Back to the issue of cheating that mobile phone companies here engage in. Apart from the big money they all make, some of them have gone into taking money that doesn’t belong to them from helpless Nigerians.

They advertise products for you to subscribe to, and without you subscribing, they start to deduct your money. Globacom has done it to me twice, and it still does, even though I have taken a definite action from my end. This was how the matter went when the mobile phone company cheated me for the first time: I was asked to subscribe to a joke pack. I didn’t. But a notice arrived that I had subscribed and money was deducted from my account. I was not surprised when an employee in my office said it had been doing the same to him and his wife. In short, he said the last amount he had on him on one occasion was what he had used to purchase recharge card in order to make a long emergency call, but that wasn’t possible after his account was deducted.

When Glo deducted my account wrongfully for the first time, and because I was keen to test how the system worked in order to have an informed opinion, I wrote a letter to the CPC under Atoki and I personally delivered it at the Abuja office. Excerpts from the letter, written on August 29, 2014, read: “Dear Ma, Complaints Against Glo Mobile Phone Company. Please, note the following: I began to receive notice on my phone that I subscribed to packages that I never subscribed to from the telephone company that I use, Glo. Take the following examples:

Date: August 15, 2014. Time: 8:37am. Text Message: 5052: ‘Your subscription for Joke Pack has been successfully renewed at 100NGN for 30 days.’ I want to state that I had never subscribed to Joke Pack and I had never received any joke on my phone before this information came, so I didn’t know how the matter of renewal came up. The deduction for this alleged renewal was made on my Glo account, and I want my money back. I request that you ask for my data and investigate this matter with a view to stopping it, because the same must have been done to many consumers, so some have been profiting by taking what is not theirs. On this, I want my money back. I will like to be notified of the action your agency takes over this complaint. Thanks and regards.”

The CPC contacted me shortly after I submitted the letter. It was because I had included complaints about two mobile phone companies in my initial letter and the officer who spoke to me on phone wanted me to write two separate letters for each of the two companies, the other being MTN that had been double-charging each SMS that I sent. In case MTN chooses to check my data and investigate this claim, here are excerpts from the letter written to the CPC on August 29, 2014:

“Dear Ma,

Complaints Against MTN Mobile Phone Company for Double Charge. Please, note the following: On most occasions in the last ten months, MTN drew money twice for each text message that I sent. But take for example this date that I have chosen to record: Date- July 31, 2014. Time- 1:19pm. After I sent an SMS, I got this message: ‘Total cost of last SMS sent was 4:00.’ Two seconds later, my account was debited once more for the same text.”

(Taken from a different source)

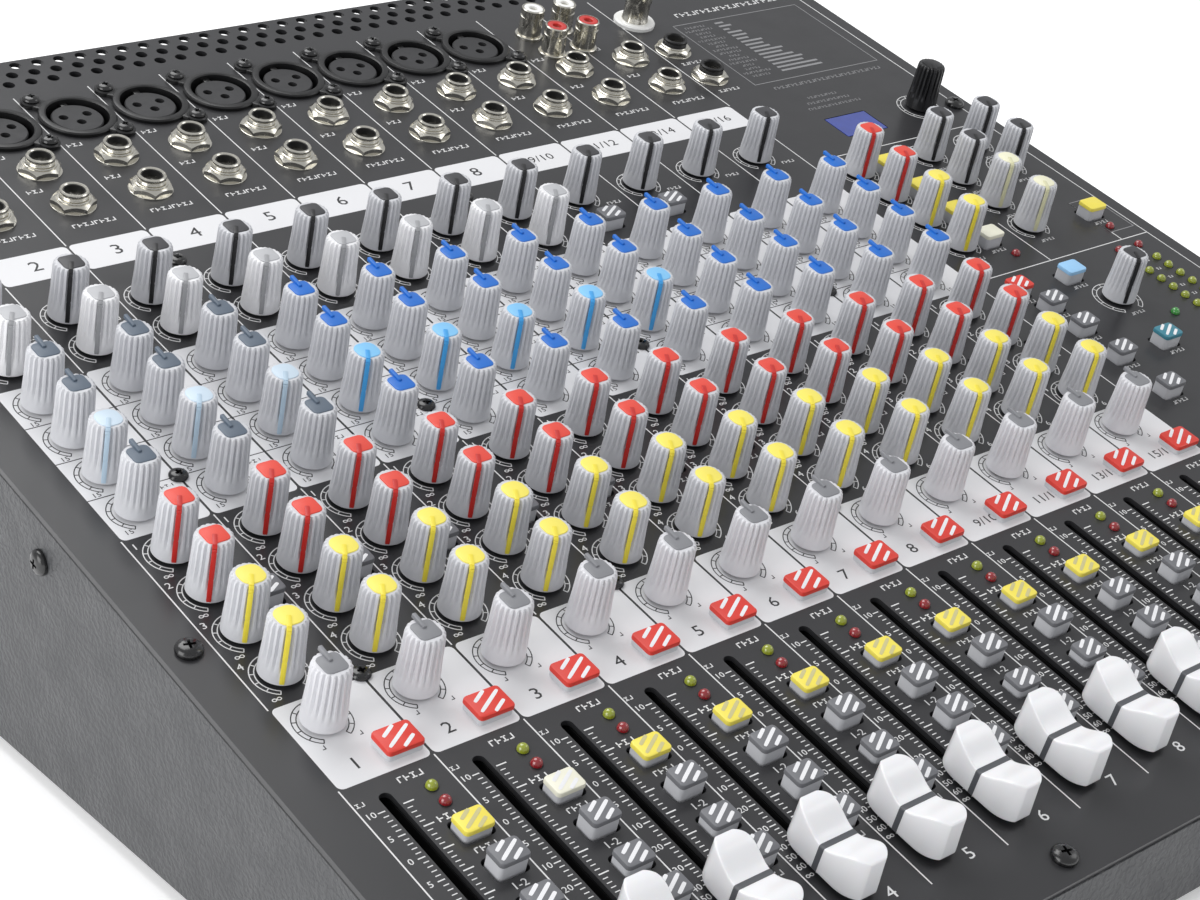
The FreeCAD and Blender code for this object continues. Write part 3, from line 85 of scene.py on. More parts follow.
@dataclass(frozen=True)
class Finish:
    """A surface: its colour, how much that wanders, its gloss, its fine relief and any painted glints on that relief.
    """

    name: str
    colour: str
    roughness: float = 0.42
    roughness_spread: float = 0.07
    mottle: float = 0.05
    mottle_size: float = 0.012
    grain: Grain = Grain.MOULDED
    grain_size: float = 0.0005
    grain_depth: float = 0.000006
    metallic: float = 0.0
    coat: float = 0.0
    specular: float = 0.5
    soft: float = 0.0
    glow: float = 0.0
    # painted highlight: how much lighter the tops of the fine relief are painted
    speck: float = 0.0

    def material(self) -> bpy.types.Material:
        """The finish as a node material, made once.

        Returns:
            The material.
        """
        name = f"{self.name}_finish"
        found = bpy.data.materials.get(name)
        if found:
            return found
        made = bpy.data.materials.new(name)
        made.use_nodes = True
        tree = made.node_tree
        shader = tree.nodes["Principled BSDF"]
        place = tree.nodes.new("ShaderNodeTexCoord").outputs["Object"]
        wander = self._noise(tree, place, self.mottle_size, 4.0)
        tree.links.new(self._colour(tree, place, wander), shader.inputs["Base Color"])
        patches = self._noise(tree, place, self.mottle_size * 0.4, 3.0)
        gloss = tree.nodes.new("ShaderNodeMapRange")
        gloss.inputs["From Min"].default_value = 0.3
        gloss.inputs["From Max"].default_value = 0.7
        gloss.inputs["To Min"].default_value = self.roughness - self.roughness_spread
        gloss.inputs["To Max"].default_value = self.roughness + self.roughness_spread
        tree.links.new(patches, gloss.inputs["Value"])
        tree.links.new(gloss.outputs["Result"], shader.inputs["Roughness"])
        bump = tree.nodes.new("ShaderNodeBump")
        bump.inputs["Distance"].default_value = self.grain_depth
        tree.links.new(self._relief(tree, place), bump.inputs["Height"])
        tree.links.new(bump.outputs["Normal"], shader.inputs["Normal"])
        shader.inputs["Metallic"].default_value = self.metallic
        shader.inputs["Coat Weight"].default_value = self.coat
        shader.inputs["Coat Roughness"].default_value = 0.12
        shader.inputs["Specular IOR Level"].default_value = self.specular
        if self.soft:
            shader.inputs["Subsurface Weight"].default_value = self.soft
            shader.inputs["Subsurface Scale"].default_value = 0.001
        if self.glow:
            shader.inputs["Emission Color"].default_value = linear(self.colour)
            shader.inputs["Emission Strength"].default_value = self.glow
        return made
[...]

I never got a feedback from MTN, but Glo called me after about five weeks after I submitted my letter to the CPC, and had also personally taken the same complaint to its Abuja office, to ask if I brought a complaint and if I had seen the money it deducted but which it had sent back to my cell phone. Glo did refund some money but what I noticed was that what it refunded was about three quarter of what it deducted. It still withheld the money for the number of days for which it had sent unsolicited jokes to my phone. The matter did not end there. About four months later, it send a message asking me to subscribe to Proverbs. I didn’t. That didn’t stop the company from notifying me that I had subscribed: “Your subscription for Proverbs has been successfully renewed at 100 NGN for 30 days.” The message came on August 15, 2014, under 5052, and at 08:37am. I had never subscribed to its Proverbs, but I was informed that my subscription had been renewed. The company must have done this to millions of Nigerians, and what it reaps from it can be imagined if it takes 100 naira per month for what is not subscribed to from at least one million consumers. It makes big money from what it earns legitimately, but it still proceeds to make money by cheating. This goes on full steam when it is considered that not many Nigerians have the time to take action, follow it through, and demand that what is wrongly taken from them should be returned.

There’s something about these occurrences and others that customers are made to helplessly pass through in this country. The matter is not limited to mobile phone companies. There are others such as the banking sector a few of which cases I have also tried to test and follow through in order to have an understanding of how the system works to protect consumers. Those shall be treated some other time.

But for now, attention is on how the CPC intends to stop the excesses of the mobile phone companies. I clap because the Council is calling on the EU. That’s one continent where no consumer’s cent can be taken wrongfully by any company without it having a fight on its hands. All that the consumer needs to do is lodge a complaint with the appropriate authority and the matter is taken care of. I look forward to a CPC that firmly does the same on behalf of Nigerians. As for the GSM company that continues to send Proverbs to my phone, I don’t recharge anymore but dedicated its line solely to receiving calls. That’s the definite action I have taken. Meanwhile, another network that doesn’t cheat has become the beneficiary of my patronage.